- **Record excerpts**:

=-=-=

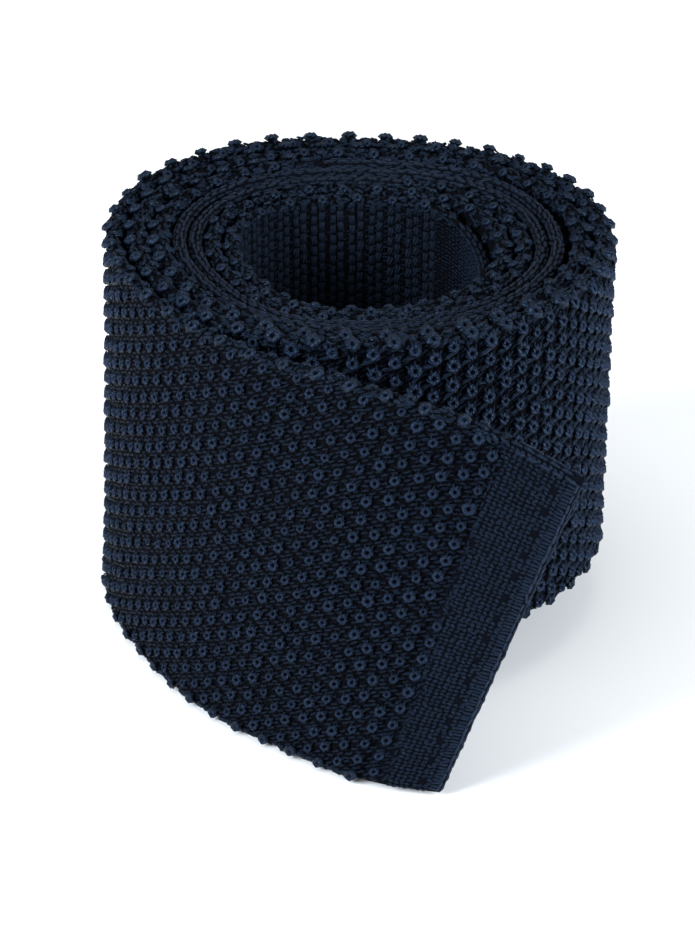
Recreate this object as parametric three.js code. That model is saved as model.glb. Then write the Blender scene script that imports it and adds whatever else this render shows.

=-=-=

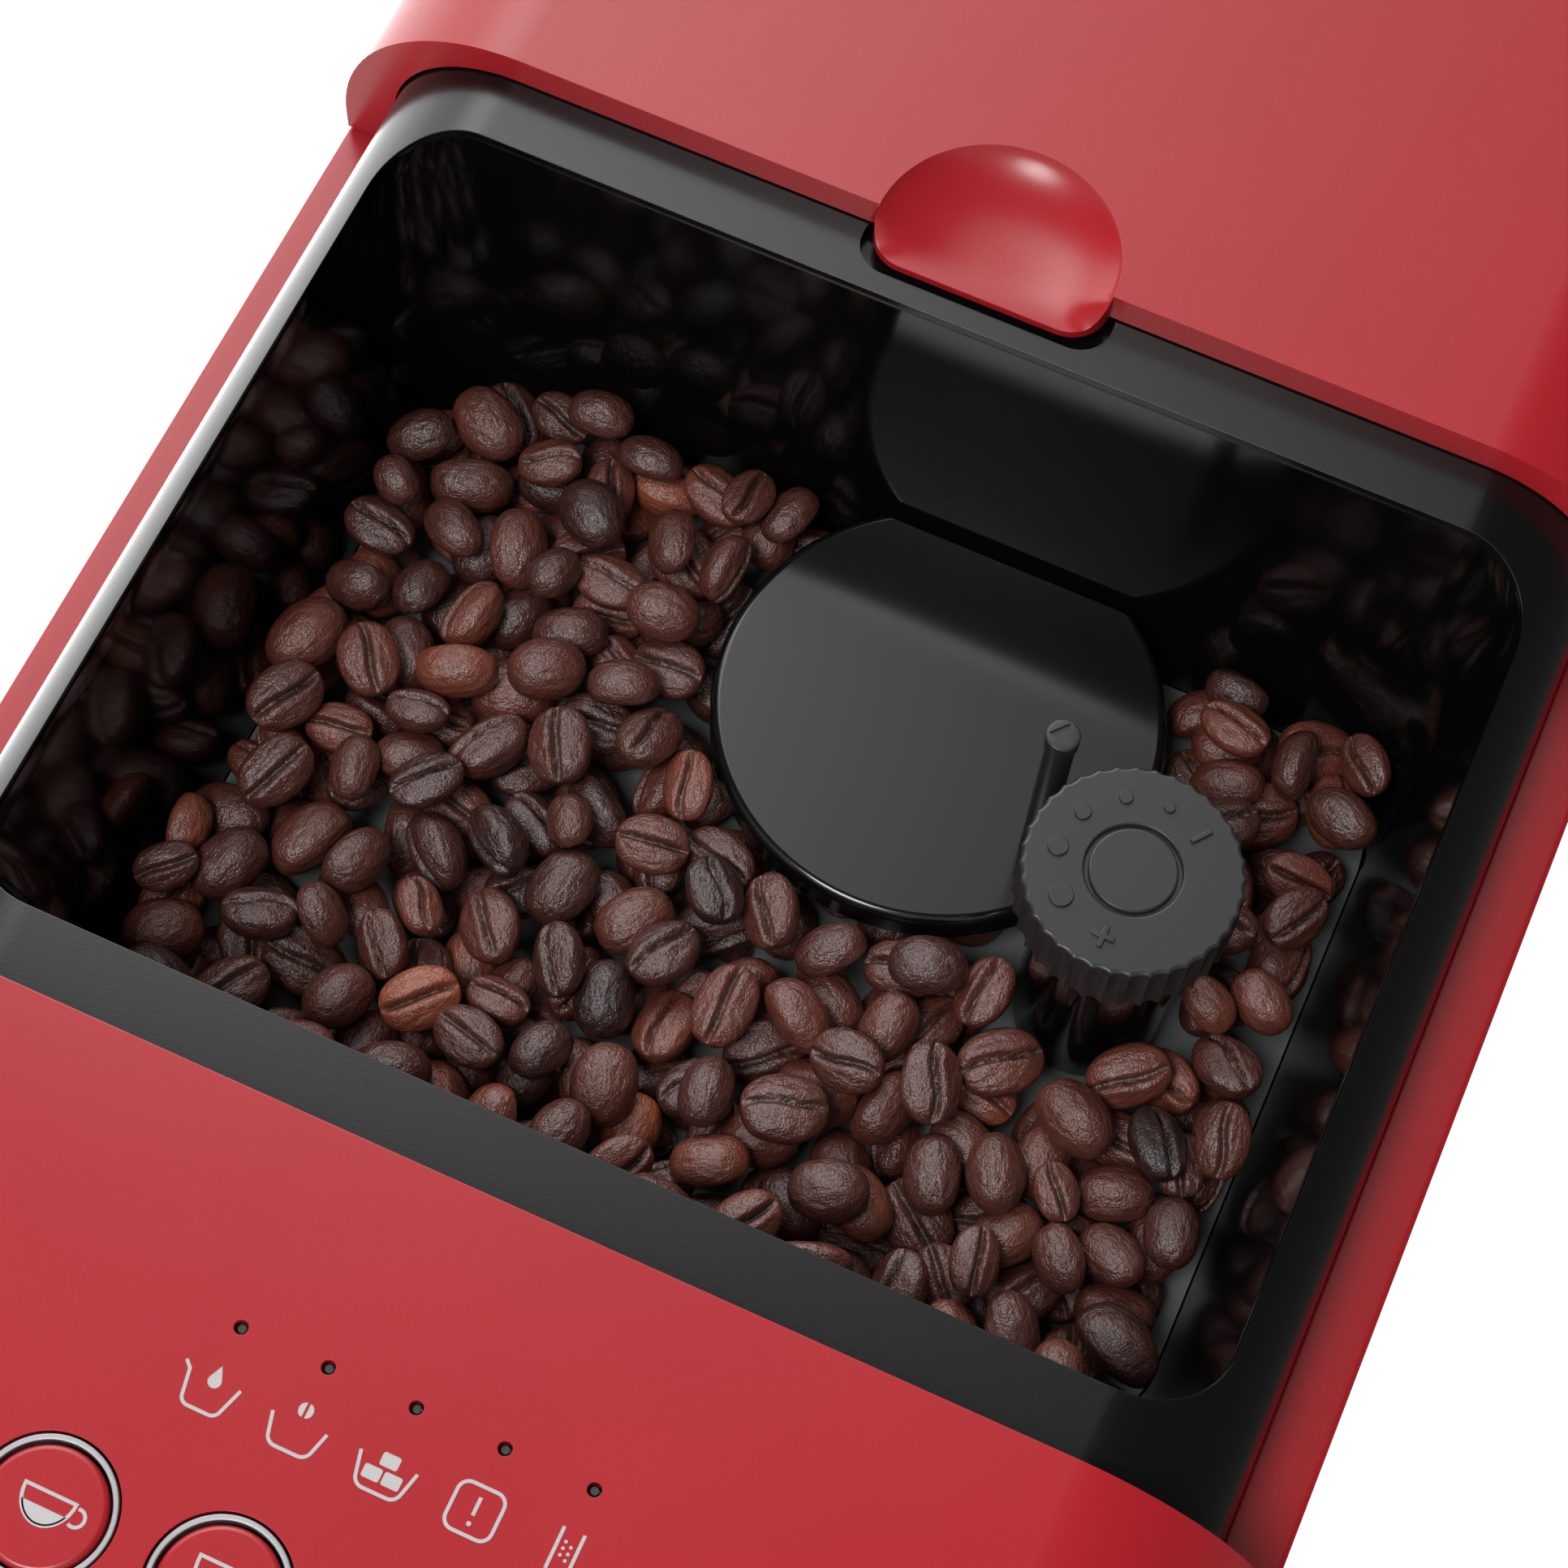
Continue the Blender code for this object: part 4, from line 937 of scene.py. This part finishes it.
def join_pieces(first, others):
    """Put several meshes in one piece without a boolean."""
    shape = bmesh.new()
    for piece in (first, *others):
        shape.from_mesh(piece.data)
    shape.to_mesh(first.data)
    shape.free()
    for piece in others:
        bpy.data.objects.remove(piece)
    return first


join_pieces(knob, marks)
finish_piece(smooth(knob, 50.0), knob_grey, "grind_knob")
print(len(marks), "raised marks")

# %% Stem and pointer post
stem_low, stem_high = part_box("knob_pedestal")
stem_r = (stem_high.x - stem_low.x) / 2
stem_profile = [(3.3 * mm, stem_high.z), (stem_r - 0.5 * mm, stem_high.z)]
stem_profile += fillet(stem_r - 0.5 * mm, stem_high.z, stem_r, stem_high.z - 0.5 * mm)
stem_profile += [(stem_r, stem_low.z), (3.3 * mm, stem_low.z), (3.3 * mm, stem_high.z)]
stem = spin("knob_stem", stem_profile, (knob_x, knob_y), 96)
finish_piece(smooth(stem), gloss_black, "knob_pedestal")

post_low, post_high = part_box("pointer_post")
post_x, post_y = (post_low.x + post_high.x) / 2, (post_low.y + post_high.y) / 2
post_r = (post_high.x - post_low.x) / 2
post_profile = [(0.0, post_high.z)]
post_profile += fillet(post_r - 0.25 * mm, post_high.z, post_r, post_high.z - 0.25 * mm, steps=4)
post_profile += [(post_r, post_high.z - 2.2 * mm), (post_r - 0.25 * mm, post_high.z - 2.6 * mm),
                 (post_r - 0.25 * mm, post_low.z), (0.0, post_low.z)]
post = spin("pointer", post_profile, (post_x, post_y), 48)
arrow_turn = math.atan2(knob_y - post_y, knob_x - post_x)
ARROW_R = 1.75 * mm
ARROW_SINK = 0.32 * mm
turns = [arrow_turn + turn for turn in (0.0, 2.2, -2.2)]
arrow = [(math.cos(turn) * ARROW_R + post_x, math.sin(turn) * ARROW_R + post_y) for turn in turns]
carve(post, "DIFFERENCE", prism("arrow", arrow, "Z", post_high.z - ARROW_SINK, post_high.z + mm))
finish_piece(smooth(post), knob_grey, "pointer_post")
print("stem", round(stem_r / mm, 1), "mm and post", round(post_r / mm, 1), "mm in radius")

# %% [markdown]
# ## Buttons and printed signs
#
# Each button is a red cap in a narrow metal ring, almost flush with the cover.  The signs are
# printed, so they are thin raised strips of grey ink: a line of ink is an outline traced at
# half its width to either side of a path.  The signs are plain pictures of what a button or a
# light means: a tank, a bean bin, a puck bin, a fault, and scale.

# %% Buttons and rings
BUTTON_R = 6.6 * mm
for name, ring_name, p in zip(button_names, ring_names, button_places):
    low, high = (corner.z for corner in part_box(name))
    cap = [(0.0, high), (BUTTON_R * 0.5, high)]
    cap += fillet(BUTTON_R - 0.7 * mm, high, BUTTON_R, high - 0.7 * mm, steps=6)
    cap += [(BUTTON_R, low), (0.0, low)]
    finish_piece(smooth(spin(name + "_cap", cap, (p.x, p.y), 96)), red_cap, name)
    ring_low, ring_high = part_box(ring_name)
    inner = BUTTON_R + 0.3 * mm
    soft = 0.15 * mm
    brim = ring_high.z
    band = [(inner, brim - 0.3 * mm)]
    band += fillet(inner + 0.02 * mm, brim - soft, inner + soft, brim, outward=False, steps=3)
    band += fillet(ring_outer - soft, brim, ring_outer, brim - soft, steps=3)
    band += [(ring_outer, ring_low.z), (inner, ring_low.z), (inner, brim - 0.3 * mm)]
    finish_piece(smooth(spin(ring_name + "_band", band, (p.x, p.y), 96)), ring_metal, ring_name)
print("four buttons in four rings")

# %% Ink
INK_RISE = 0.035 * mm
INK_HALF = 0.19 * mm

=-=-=

- **The request**:
Return exactly the lines from the line that has "Continue the Blender" to the line that has "return first", both of them included.

- **Expected output**:
Continue the Blender code for this object: part 4, from line 937 of scene.py. This part finishes it.
def join_pieces(first, others):
    """Put several meshes in one piece without a boolean."""
    shape = bmesh.new()
    for piece in (first, *others):
        shape.from_mesh(piece.data)
    shape.to_mesh(first.data)
    shape.free()
    for piece in others:
        bpy.data.objects.remove(piece)
    return first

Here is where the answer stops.